So it begins again... At least one redeeming feature this year is the items from Nook's are pretty cute, I've got my eye on quite a few of those bunny planters when they show up in mine. But again, the eggs, eggs everywhere. I've only gotten earth eggs as I've just been digging up fossils. There also seems to be quite a few of my trees which have apparently got eggs on them too. I think any hope we had of the event being toned down from last year has gone tbh :'D


----------



## Mezzanine (Mar 29, 2021)

Deleted


----------



## VanitasFan26 (Mar 29, 2021)

Mezzanine said:


> cool looks like im not playing for a whole week


I don't blame you.

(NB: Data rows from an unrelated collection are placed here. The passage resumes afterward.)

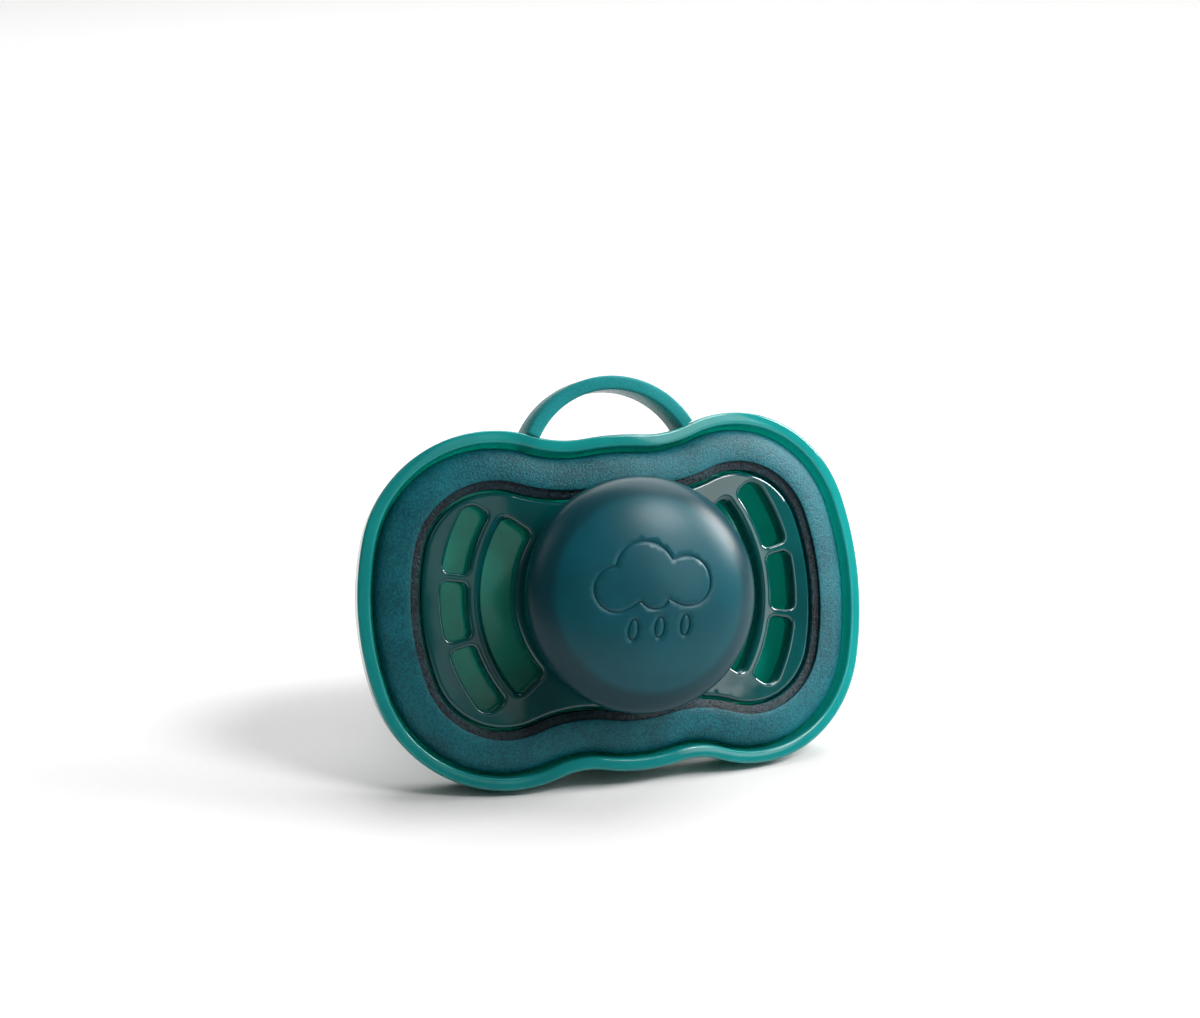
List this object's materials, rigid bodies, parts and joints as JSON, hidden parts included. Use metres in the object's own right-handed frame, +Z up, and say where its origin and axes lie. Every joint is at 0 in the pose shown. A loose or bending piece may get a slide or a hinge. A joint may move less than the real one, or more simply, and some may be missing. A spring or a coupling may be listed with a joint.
{
  "type": "pacifier in a storage case",
  "caption": "Button pacifier with a vented butterfly shield and domed knob, held face out in a tray-shaped storage case with a teat dome and a carrying loop.",
  "frame": {"origin": "under the middle of the whole object's box, on the surface that it stands on", "axes": "+Z up, +X along the mirror axis from left to right as seen from the knob side, -Y towards the front, so +Y points from the knob to the dome's side"},
  "size_m": [0.056, 0.0438, 0.0414],
  "materials": {
    "case": "polished, slightly see-through teal",
    "frosted_ring": "fine frosted grain",
    "clear_panel": "polished, see-through dark teal",
    "knob": "satin, slightly see-through blue teal",
    "silicone": "clear soft silicone"
  },
  "bodies": {
    "case": {"case_tray": "case", "carry_loop": "case"},
    "pacifier": {"shield_ring": "frosted_ring", "shield_panel": "clear_panel", "knob_cap": "knob", "knob_base": "knob", "teat": "silicone"}
  },
  "joints": [
    {"name": "pacifier_out", "type": "slide", "parent": "case", "child": "pacifier", "axis": [0, -0.9531, 0.3028], "range_m": [0, 0.042]}
  ]
}
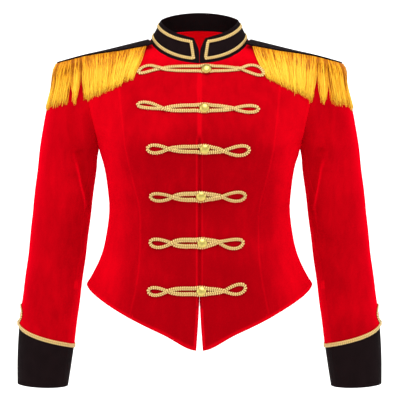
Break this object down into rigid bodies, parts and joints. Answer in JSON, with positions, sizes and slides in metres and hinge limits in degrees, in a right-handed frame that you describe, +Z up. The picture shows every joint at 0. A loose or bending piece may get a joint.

Its my least favorite event of all time.


----------



## TheSillyPuppy (Mar 30, 2021)

I wish farming balloons for seasonal recipes overall was as easy as it appears to be for the Bunny Day recipes. You know which balloons to pop _and_ you immediately know whether you've gotten a recipe or an egg as soon as the balloon has popped.


----------



## meggiewes (Mar 31, 2021)

Does anybody else feel like they tweaked the balloon spawn rate to be way too low now? I only got to play for an hour or so yesterday and I only saw two Bunny Day balloons. Since I restarted my island recently, I didn't go too hard on Bunny Day when I replayed it, so I don't have all the recipes. Now I'm regretting that decision a bit. I feel like by the time Sunday comes around I'm going to have to grind out Bunny Day balloons so I can dress up like a broken sky egg.


----------



## Moritz (Mar 31, 2021)

meggiewes said:


> Does anybody else feel like they tweaked the balloon spawn rate to be way too low now? I only got to play for an hour or so yesterday and I only saw two Bunny Day balloons. Since I restarted my island recently, I didn't go too hard on Bunny Day when I replayed it, so I don't have all the recipes. Now I'm regretting that decision a bit. I feel like by the time Sunday comes around I'm going to have to grind out Bunny Day balloons so I can dress up like a broken sky egg.


I feel like I get a balloon every couple minutes.
They feel non stop haha


----------



## VanitasFan26 (Mar 31, 2021)

meggiewes said:


> Does anybody else feel like they tweaked the balloon spawn rate to be way too low now? I only got to play for an hour or so yesterday and I only saw two Bunny Day balloons. Since I restarted my island recently, I didn't go too hard on Bunny Day when I replayed it, so I don't have all the recipes. Now I'm regretting that decision a bit. I feel like by the time Sunday comes around I'm going to have to grind out Bunny Day balloons so I can dress up like a broken sky egg.


They did that because last year the Balloons were spawning like crazy. Its a good thing they are keeping it more balanced.


----------



## JessieOfSeacowBay (Mar 31, 2021)

meggiewes said:


> Does anybody else feel like they tweaked the balloon spawn rate to be way too low now? I only got to play for an hour or so yesterday and I only saw two Bunny Day balloons. Since I restarted my island recently, I didn't go too hard on Bunny Day when I replayed it, so I don't have all the recipes. Now I'm regretting that decision a bit. I feel like by the time Sunday comes around I'm going to have to grind out Bunny Day balloons so I can dress up like a broken sky egg.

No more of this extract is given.